TASK PROMPT. Write out the listing below exactly, and omit any images you find in it.

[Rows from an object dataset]
(begin)

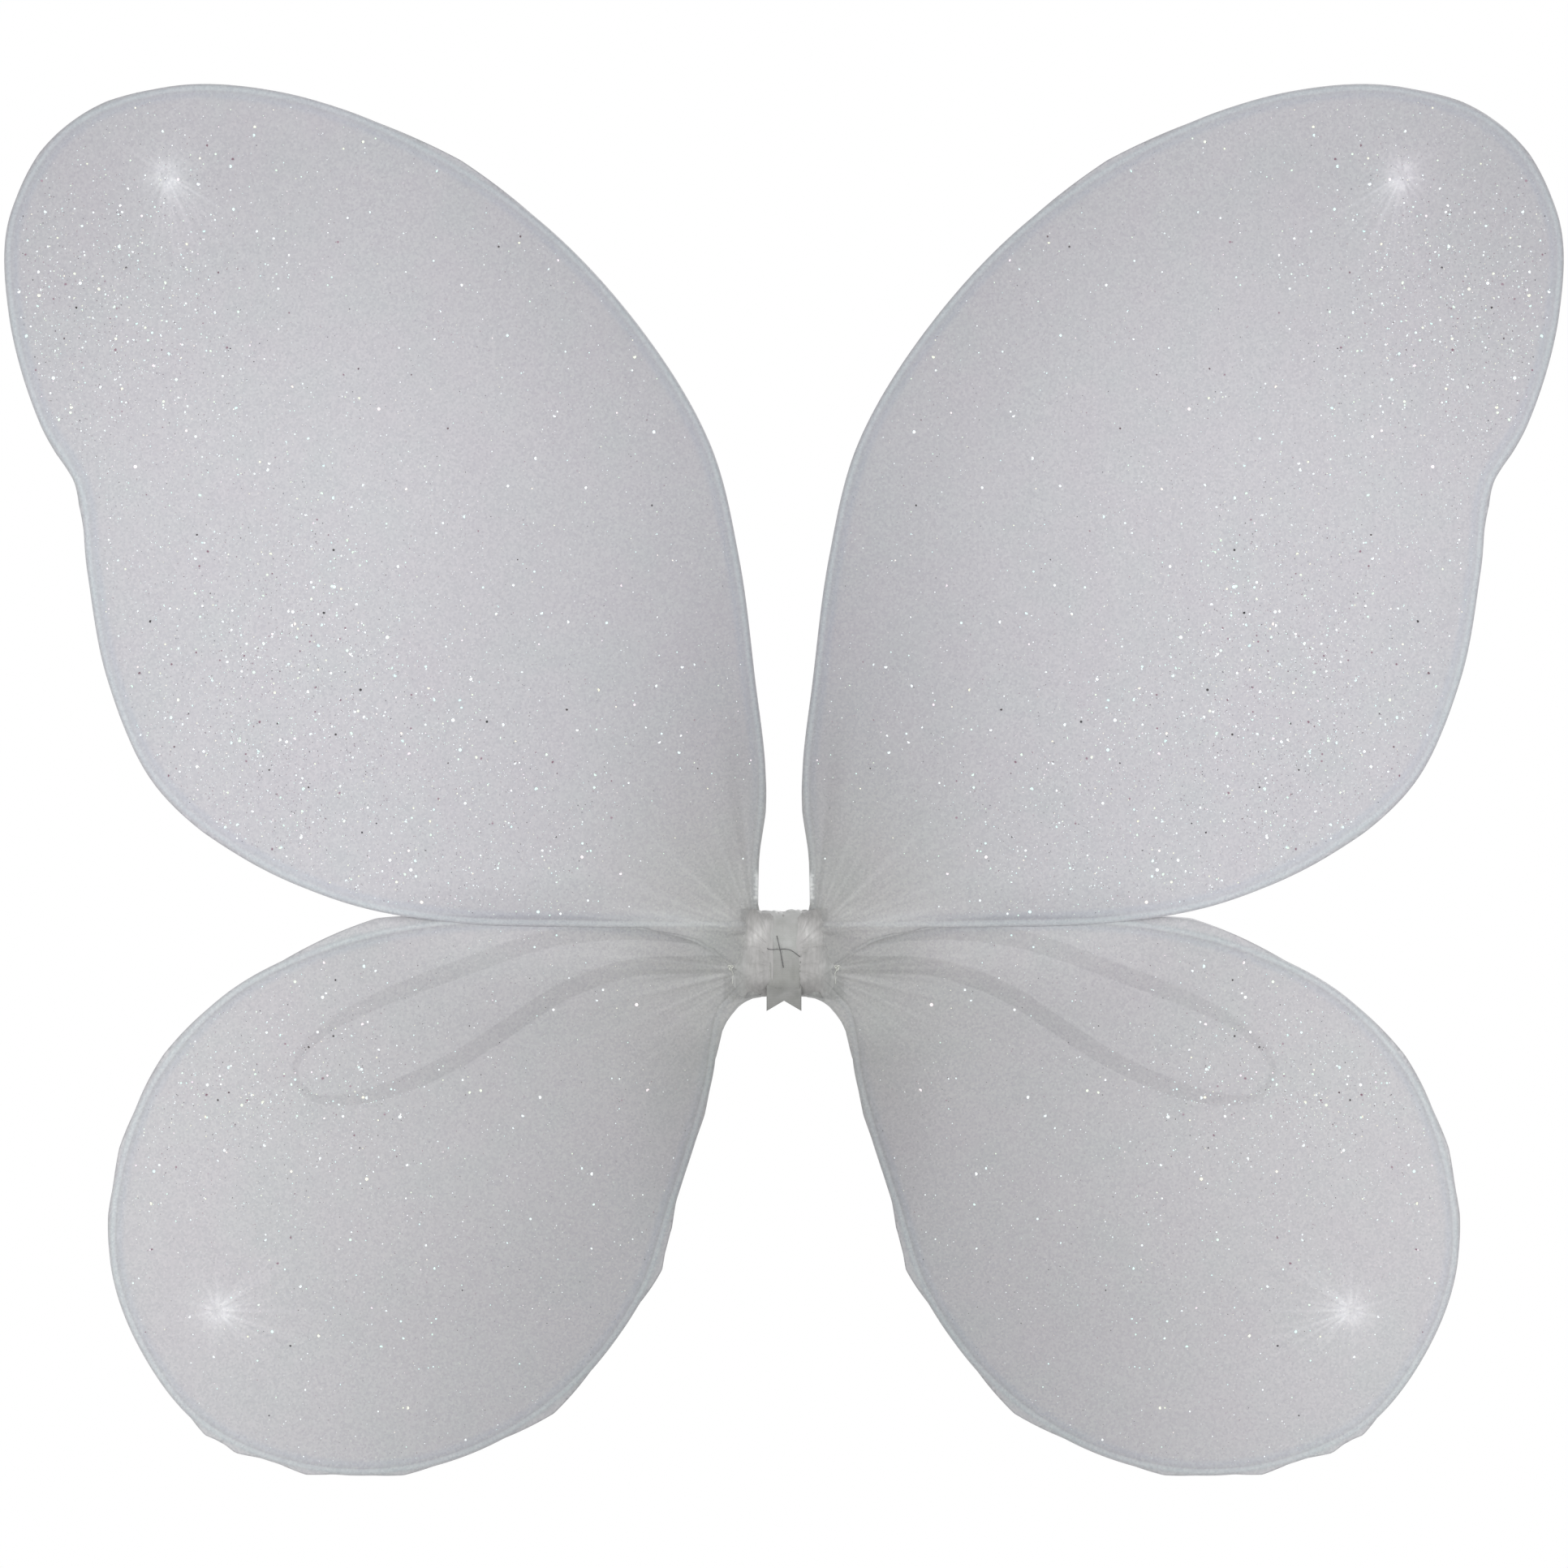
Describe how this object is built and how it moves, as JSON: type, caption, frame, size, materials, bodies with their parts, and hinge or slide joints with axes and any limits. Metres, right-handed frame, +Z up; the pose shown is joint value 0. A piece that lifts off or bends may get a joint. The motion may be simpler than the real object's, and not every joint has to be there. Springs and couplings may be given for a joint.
{
  "type": "costume fairy wings",
  "caption": "Sheer glitter-nylon costume wings on bent-wire loops, folding from a ribbon-wrapped hub with flat elastic arm loops behind.",
  "frame": {"origin": "middle of the hub's flat back, where it rests between the wearer's shoulder blades", "axes": "+X across the wings to the right as seen from outside, +Z up, +Y towards the wearer's back; the outer face looks along -Y"},
  "size_m": [0.5198, 0.0191, 0.4643],
  "materials": {
    "upper_nylon": "sheer stretch nylon with iridescent glitter",
    "lower_nylon": "sheer stretch nylon with iridescent glitter",
    "coated_wire": "smooth white plastic-coated steel wire",
    "bunched_nylon": "bunched nylon set in clear glue",
    "ribbon": "soft woven ribbon",
    "elastic": "flat braided elastic",
    "thread": "white sewing thread",
    "stitching": "dark grey sewing thread"
  },
  "bodies": {
    "hub": {"hub_core": "bunched_nylon", "wire_ends": "coated_wire", "wire_lashing": "thread", "ribbon_wrap": "ribbon", "ribbon_stitches": "stitching"},
    "right_lower_wing": {"right_lower_frame": "coated_wire", "right_lower_sleeve": "lower_nylon", "right_lower_root_thread": "thread", "right_lower_tip_thread": "thread"},
    "right_upper_wing": {"right_upper_frame": "coated_wire", "right_upper_sleeve": "upper_nylon", "right_upper_root_thread": "thread", "right_upper_tip_thread": "thread"},
    "right_arm_loop": {"right_strap": "elastic", "right_strap_tack": "thread"},
    "left_lower_wing": {"left_lower_frame": "coated_wire", "left_lower_sleeve": "lower_nylon", "left_lower_root_thread": "thread", "left_lower_tip_thread": "thread"},
    "left_upper_wing": {"left_upper_frame": "coated_wire", "left_upper_sleeve": "upper_nylon", "left_upper_root_thread": "thread", "left_upper_tip_thread": "thread"},
    "left_arm_loop": {"left_strap": "elastic", "left_strap_tack": "thread"}
  },
  "joints": [
    {"name": "right_lower_fold", "type": "hinge", "parent": "hub", "child": "right_lower_wing", "pos_m": [0.01, -0.0115, 0], "axis": [0, 0, -1], "range_deg": [0, 60]},
    {"name": "right_upper_fold", "type": "hinge", "parent": "right_lower_wing", "child": "right_upper_wing", "pos_m": [0.01, -0.0115, 0], "axis": [0, 0, -1], "range_deg": [0, 25]},
    {"name": "right_loop_swing", "type": "hinge", "parent": "hub", "child": "right_arm_loop", "pos_m": [0.007, -0.0012, 0], "axis": [0, 0, 1], "range_deg": [0, 90]},
    {"name": "left_lower_fold", "type": "hinge", "parent": "hub", "child": "left_lower_wing", "pos_m": [-0.01, -0.0115, 0], "axis": [0, 0, 1], "range_deg": [0, 60]},
    {"name": "left_upper_fold", "type": "hinge", "parent": "left_lower_wing", "child": "left_upper_wing", "pos_m": [-0.01, -0.0115, 0], "axis": [0, 0, 1], "range_deg": [0, 25]},
    {"name": "left_loop_swing", "type": "hinge", "parent": "hub", "child": "left_arm_loop", "pos_m": [-0.007, -0.0012, 0], "axis": [0, 0, -1], "range_deg": [0, 90]}
  ]
}
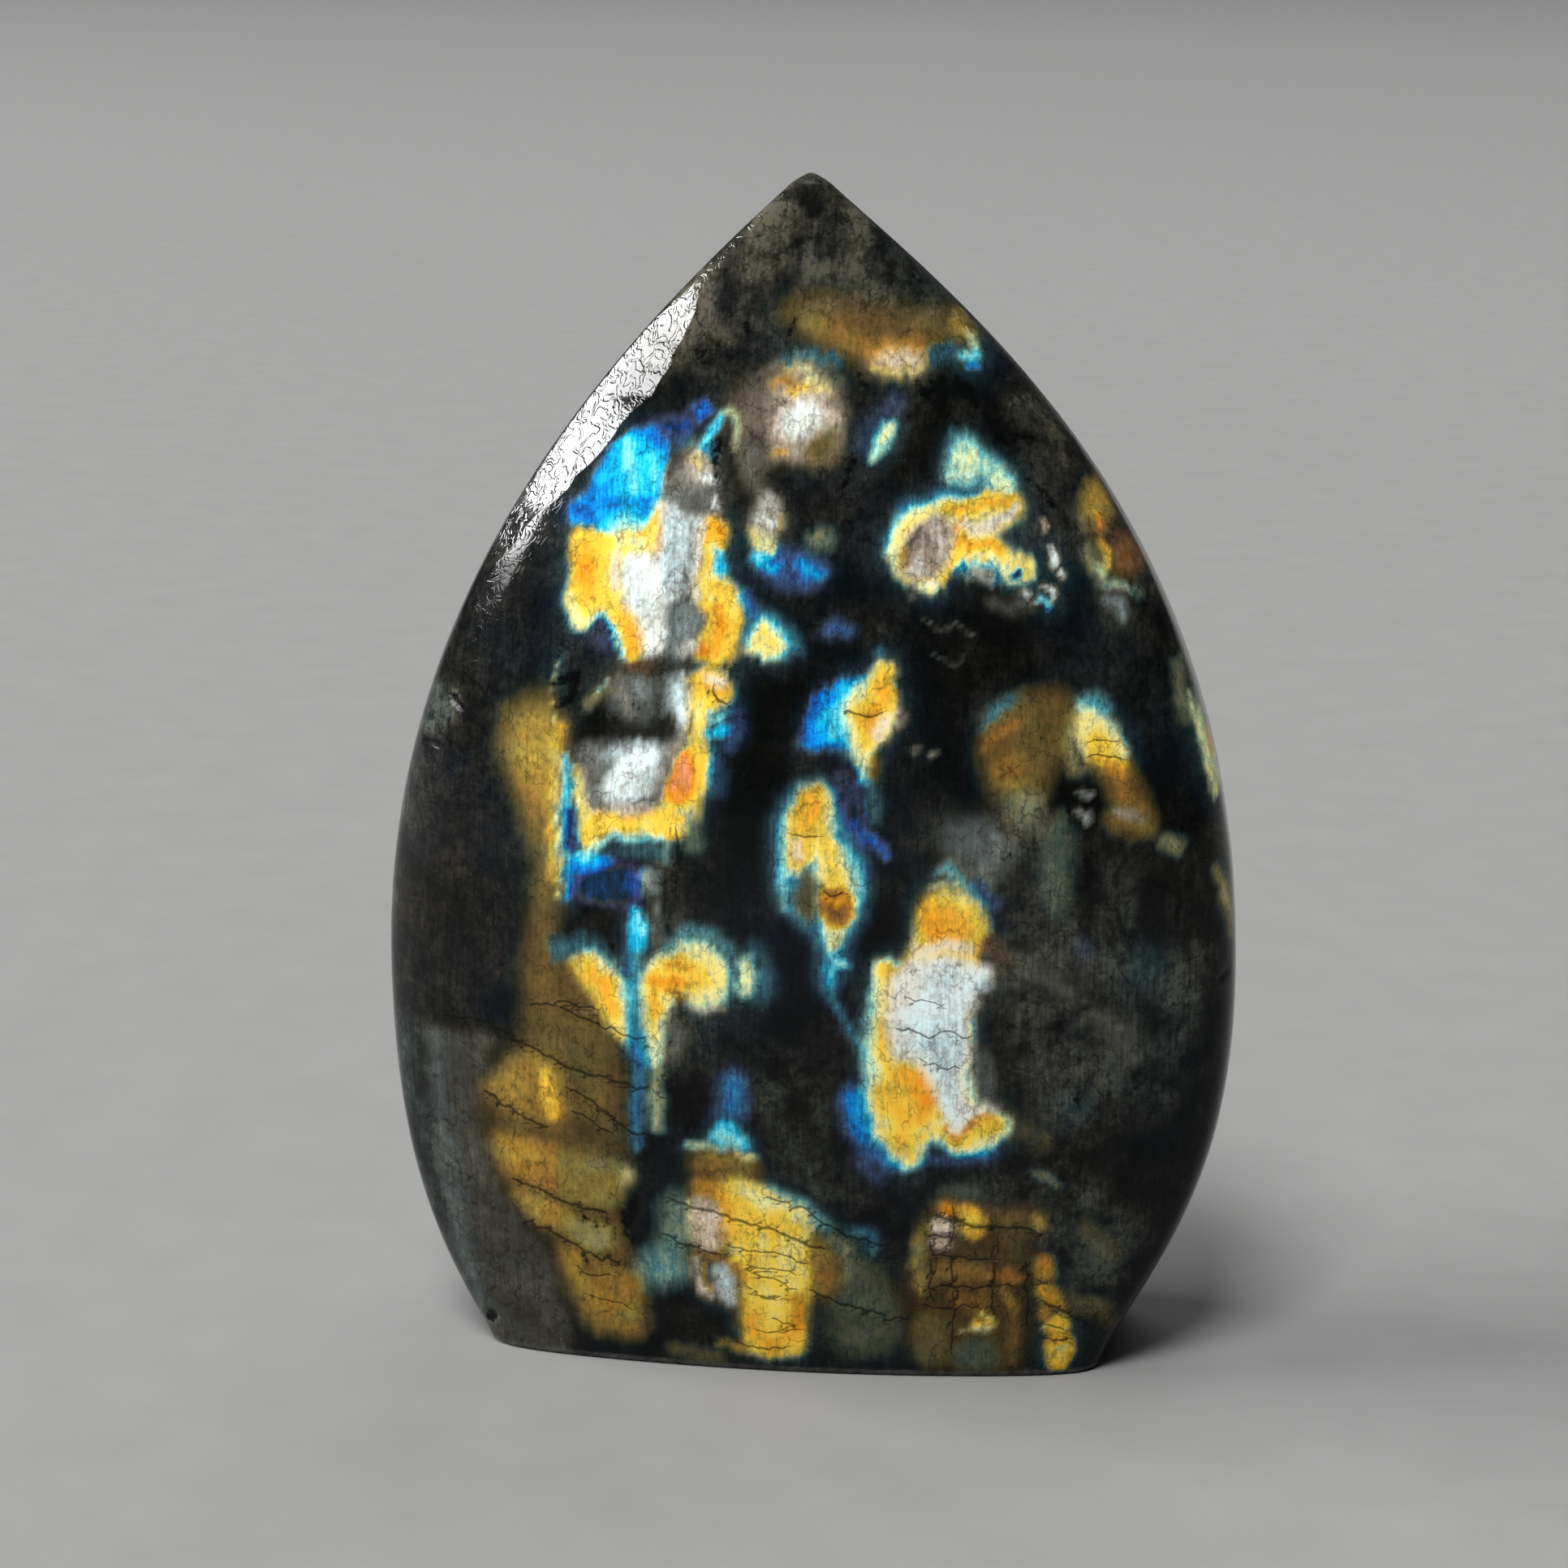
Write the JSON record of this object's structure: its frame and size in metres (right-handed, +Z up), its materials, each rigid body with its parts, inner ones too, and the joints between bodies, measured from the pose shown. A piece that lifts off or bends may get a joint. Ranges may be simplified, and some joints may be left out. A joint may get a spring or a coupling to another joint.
{
  "type": "spectrolite flame",
  "caption": "Polished flame-shaped labradorite stone with a domed front and back, a blunt tip and a flat base, dark with blue and gold flashes.",
  "frame": {"origin": "middle of the stone's extent at its flat base", "axes": "+Z up to the tip, -Y out of the front face, +X to the right seen from the front"},
  "size_m": [0.0722, 0.0296, 0.1],
  "materials": {
    "polished_stone": "glossy polish over dark feldspar with blue, gold and white flashes"
  },
  "bodies": {
    "root": {"stone": "polished_stone"}
  },
  "joints": []
}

(end)

ANSWER.
Describe how this object is built and how it moves, as JSON: type, caption, frame, size, materials, bodies with their parts, and hinge or slide joints with axes and any limits. Metres, right-handed frame, +Z up; the pose shown is joint value 0. A piece that lifts off or bends may get a joint. The motion may be simpler than the real object's, and not every joint has to be there. Springs and couplings may be given for a joint.
{
  "type": "costume fairy wings",
  "caption": "Sheer glitter-nylon costume wings on bent-wire loops, folding from a ribbon-wrapped hub with flat elastic arm loops behind.",
  "frame": {"origin": "middle of the hub's flat back, where it rests between the wearer's shoulder blades", "axes": "+X across the wings to the right as seen from outside, +Z up, +Y towards the wearer's back; the outer face looks along -Y"},
  "size_m": [0.5198, 0.0191, 0.4643],
  "materials": {
    "upper_nylon": "sheer stretch nylon with iridescent glitter",
    "lower_nylon": "sheer stretch nylon with iridescent glitter",
    "coated_wire": "smooth white plastic-coated steel wire",
    "bunched_nylon": "bunched nylon set in clear glue",
    "ribbon": "soft woven ribbon",
    "elastic": "flat braided elastic",
    "thread": "white sewing thread",
    "stitching": "dark grey sewing thread"
  },
  "bodies": {
    "hub": {"hub_core": "bunched_nylon", "wire_ends": "coated_wire", "wire_lashing": "thread", "ribbon_wrap": "ribbon", "ribbon_stitches": "stitching"},
    "right_lower_wing": {"right_lower_frame": "coated_wire", "right_lower_sleeve": "lower_nylon", "right_lower_root_thread": "thread", "right_lower_tip_thread": "thread"},
    "right_upper_wing": {"right_upper_frame": "coated_wire", "right_upper_sleeve": "upper_nylon", "right_upper_root_thread": "thread", "right_upper_tip_thread": "thread"},
    "right_arm_loop": {"right_strap": "elastic", "right_strap_tack": "thread"},
    "left_lower_wing": {"left_lower_frame": "coated_wire", "left_lower_sleeve": "lower_nylon", "left_lower_root_thread": "thread", "left_lower_tip_thread": "thread"},
    "left_upper_wing": {"left_upper_frame": "coated_wire", "left_upper_sleeve": "upper_nylon", "left_upper_root_thread": "thread", "left_upper_tip_thread": "thread"},
    "left_arm_loop": {"left_strap": "elastic", "left_strap_tack": "thread"}
  },
  "joints": [
    {"name": "right_lower_fold", "type": "hinge", "parent": "hub", "child": "right_lower_wing", "pos_m": [0.01, -0.0115, 0], "axis": [0, 0, -1], "range_deg": [0, 60]},
    {"name": "right_upper_fold", "type": "hinge", "parent": "right_lower_wing", "child": "right_upper_wing", "pos_m": [0.01, -0.0115, 0], "axis": [0, 0, -1], "range_deg": [0, 25]},
    {"name": "right_loop_swing", "type": "hinge", "parent": "hub", "child": "right_arm_loop", "pos_m": [0.007, -0.0012, 0], "axis": [0, 0, 1], "range_deg": [0, 90]},
    {"name": "left_lower_fold", "type": "hinge", "parent": "hub", "child": "left_lower_wing", "pos_m": [-0.01, -0.0115, 0], "axis": [0, 0, 1], "range_deg": [0, 60]},
    {"name": "left_upper_fold", "type": "hinge", "parent": "left_lower_wing", "child": "left_upper_wing", "pos_m": [-0.01, -0.0115, 0], "axis": [0, 0, 1], "range_deg": [0, 25]},
    {"name": "left_loop_swing", "type": "hinge", "parent": "hub", "child": "left_arm_loop", "pos_m": [-0.007, -0.0012, 0], "axis": [0, 0, -1], "range_deg": [0, 90]}
  ]
}
Write the JSON record of this object's structure: its frame and size in metres (right-handed, +Z up), its materials, each rigid body with its parts, inner ones too, and the joints between bodies, measured from the pose shown. A piece that lifts off or bends may get a joint. Ranges may be simplified, and some joints may be left out. A joint may get a spring or a coupling to another joint.
{
  "type": "spectrolite flame",
  "caption": "Polished flame-shaped labradorite stone with a domed front and back, a blunt tip and a flat base, dark with blue and gold flashes.",
  "frame": {"origin": "middle of the stone's extent at its flat base", "axes": "+Z up to the tip, -Y out of the front face, +X to the right seen from the front"},
  "size_m": [0.0722, 0.0296, 0.1],
  "materials": {
    "polished_stone": "glossy polish over dark feldspar with blue, gold and white flashes"
  },
  "bodies": {
    "root": {"stone": "polished_stone"}
  },
  "joints": []
}